WHAT YOU NEED TO DO: Extract the complete listing and repeat it word for word.

GIVEN INFORMATION:
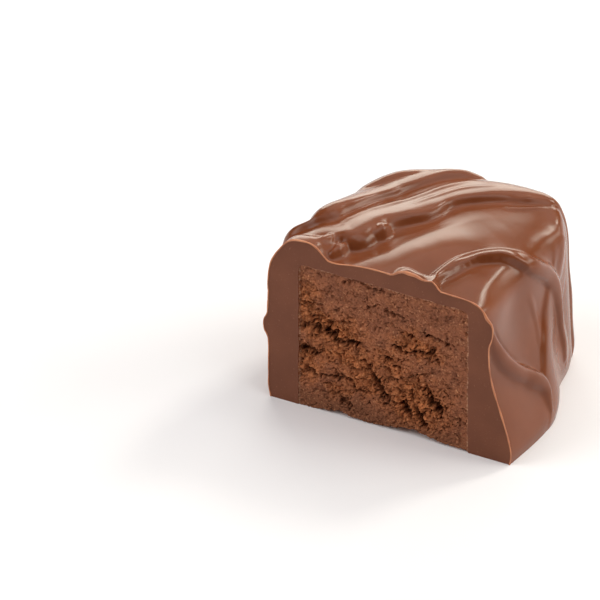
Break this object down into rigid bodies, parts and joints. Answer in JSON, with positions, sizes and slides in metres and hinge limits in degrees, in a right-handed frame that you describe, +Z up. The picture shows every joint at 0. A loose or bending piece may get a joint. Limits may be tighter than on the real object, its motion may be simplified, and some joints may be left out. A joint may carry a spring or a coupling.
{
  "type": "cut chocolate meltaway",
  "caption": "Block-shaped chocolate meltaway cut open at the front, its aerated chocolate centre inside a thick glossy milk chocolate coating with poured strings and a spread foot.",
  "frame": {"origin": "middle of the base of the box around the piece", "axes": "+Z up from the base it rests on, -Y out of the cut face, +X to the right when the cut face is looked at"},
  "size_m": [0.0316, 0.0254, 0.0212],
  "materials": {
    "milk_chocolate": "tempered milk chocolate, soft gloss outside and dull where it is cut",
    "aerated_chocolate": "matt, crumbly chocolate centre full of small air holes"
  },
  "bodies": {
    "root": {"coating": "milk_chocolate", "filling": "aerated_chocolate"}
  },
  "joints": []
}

CORRECT RESULT:
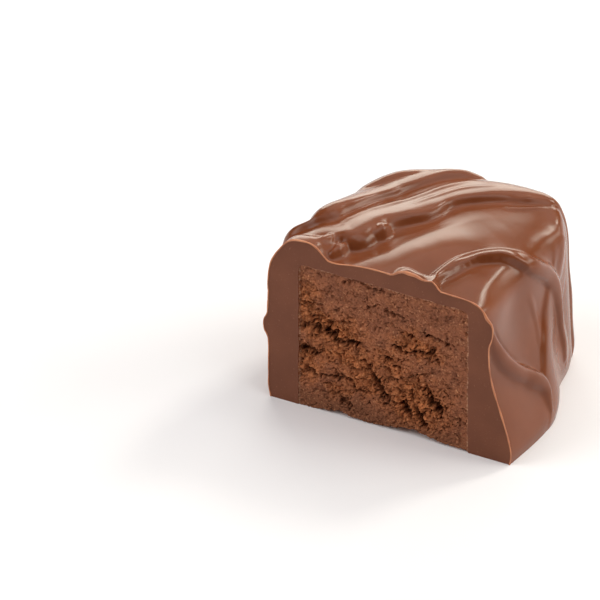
Break this object down into rigid bodies, parts and joints. Answer in JSON, with positions, sizes and slides in metres and hinge limits in degrees, in a right-handed frame that you describe, +Z up. The picture shows every joint at 0. A loose or bending piece may get a joint. Limits may be tighter than on the real object, its motion may be simplified, and some joints may be left out. A joint may carry a spring or a coupling.
{
  "type": "cut chocolate meltaway",
  "caption": "Block-shaped chocolate meltaway cut open at the front, its aerated chocolate centre inside a thick glossy milk chocolate coating with poured strings and a spread foot.",
  "frame": {"origin": "middle of the base of the box around the piece", "axes": "+Z up from the base it rests on, -Y out of the cut face, +X to the right when the cut face is looked at"},
  "size_m": [0.0316, 0.0254, 0.0212],
  "materials": {
    "milk_chocolate": "tempered milk chocolate, soft gloss outside and dull where it is cut",
    "aerated_chocolate": "matt, crumbly chocolate centre full of small air holes"
  },
  "bodies": {
    "root": {"coating": "milk_chocolate", "filling": "aerated_chocolate"}
  },
  "joints": []
}